* **WORK TO BE COMPLETED**:
Exactly reproduce the lines that follow.

* **MATERIAL PROVIDED**:
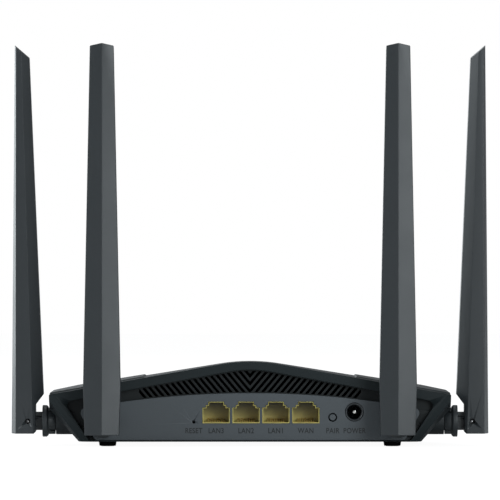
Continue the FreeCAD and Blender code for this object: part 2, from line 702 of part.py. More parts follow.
def stake_places():
    """Pins on the back of the frame's side bars that the grille is melted on to."""
    places = []
    for z in STAKE_HEIGHTS:
        climb = (z - FOOT_HEIGHT) / (FRAME_CORNER_Z - FOOT_HEIGHT)
        x = HALF_WIDTH - FRAME_LEAN * (1 - climb) - STAKE_INSET
        places += [(x, z), (-x, z)]
    return places


def panel_form(drawn_in, y, length):
    """The port panel's outline as a solid: flat bottom, leaning ends, arched top."""
    lean = math.tan(math.radians(PANEL_END_LEAN))
    frame_x = HALF_WIDTH - FRAME_LEAN - FRAME_BAR_BOTTOM
    low_x = frame_x - PANEL_END_GAP
    low_z = FOOT_HEIGHT + FRAME_RAIL + SEAM
    top_z = PANEL_CROWN + 1
    ends = outline_xz([(low_x, low_z, 1.0), (low_x + lean * (top_z - low_z), top_z, 0)], y)
    blank = prism(inset(ends, drawn_in), Y * length)
    centre = Vector(0, y, PANEL_CROWN - PANEL_ARC_RADIUS)
    arch = rod(PANEL_ARC_RADIUS - drawn_in, centre, centre + Y * length)
    solid = blank.common(arch)
    corners = [e for e in solid.Edges if is_top_corner(e, drawn_in)]
    return solid.makeFillet(PANEL_CORNER_RADIUS, corners)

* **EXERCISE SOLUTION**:
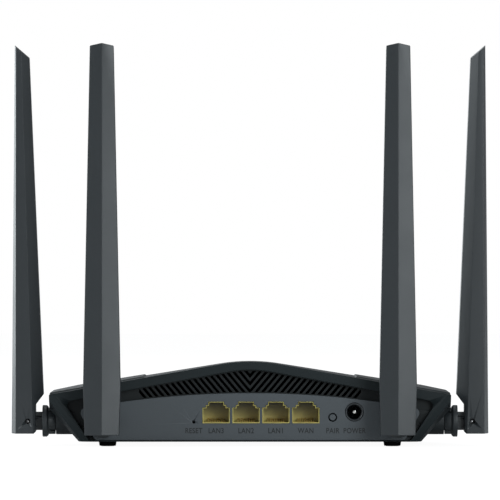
Continue the FreeCAD and Blender code for this object: part 2, from line 702 of part.py. More parts follow.
def stake_places():
    """Pins on the back of the frame's side bars that the grille is melted on to."""
    places = []
    for z in STAKE_HEIGHTS:
        climb = (z - FOOT_HEIGHT) / (FRAME_CORNER_Z - FOOT_HEIGHT)
        x = HALF_WIDTH - FRAME_LEAN * (1 - climb) - STAKE_INSET
        places += [(x, z), (-x, z)]
    return places


def panel_form(drawn_in, y, length):
    """The port panel's outline as a solid: flat bottom, leaning ends, arched top."""
    lean = math.tan(math.radians(PANEL_END_LEAN))
    frame_x = HALF_WIDTH - FRAME_LEAN - FRAME_BAR_BOTTOM
    low_x = frame_x - PANEL_END_GAP
    low_z = FOOT_HEIGHT + FRAME_RAIL + SEAM
    top_z = PANEL_CROWN + 1
    ends = outline_xz([(low_x, low_z, 1.0), (low_x + lean * (top_z - low_z), top_z, 0)], y)
    blank = prism(inset(ends, drawn_in), Y * length)
    centre = Vector(0, y, PANEL_CROWN - PANEL_ARC_RADIUS)
    arch = rod(PANEL_ARC_RADIUS - drawn_in, centre, centre + Y * length)
    solid = blank.common(arch)
    corners = [e for e in solid.Edges if is_top_corner(e, drawn_in)]
    return solid.makeFillet(PANEL_CORNER_RADIUS, corners)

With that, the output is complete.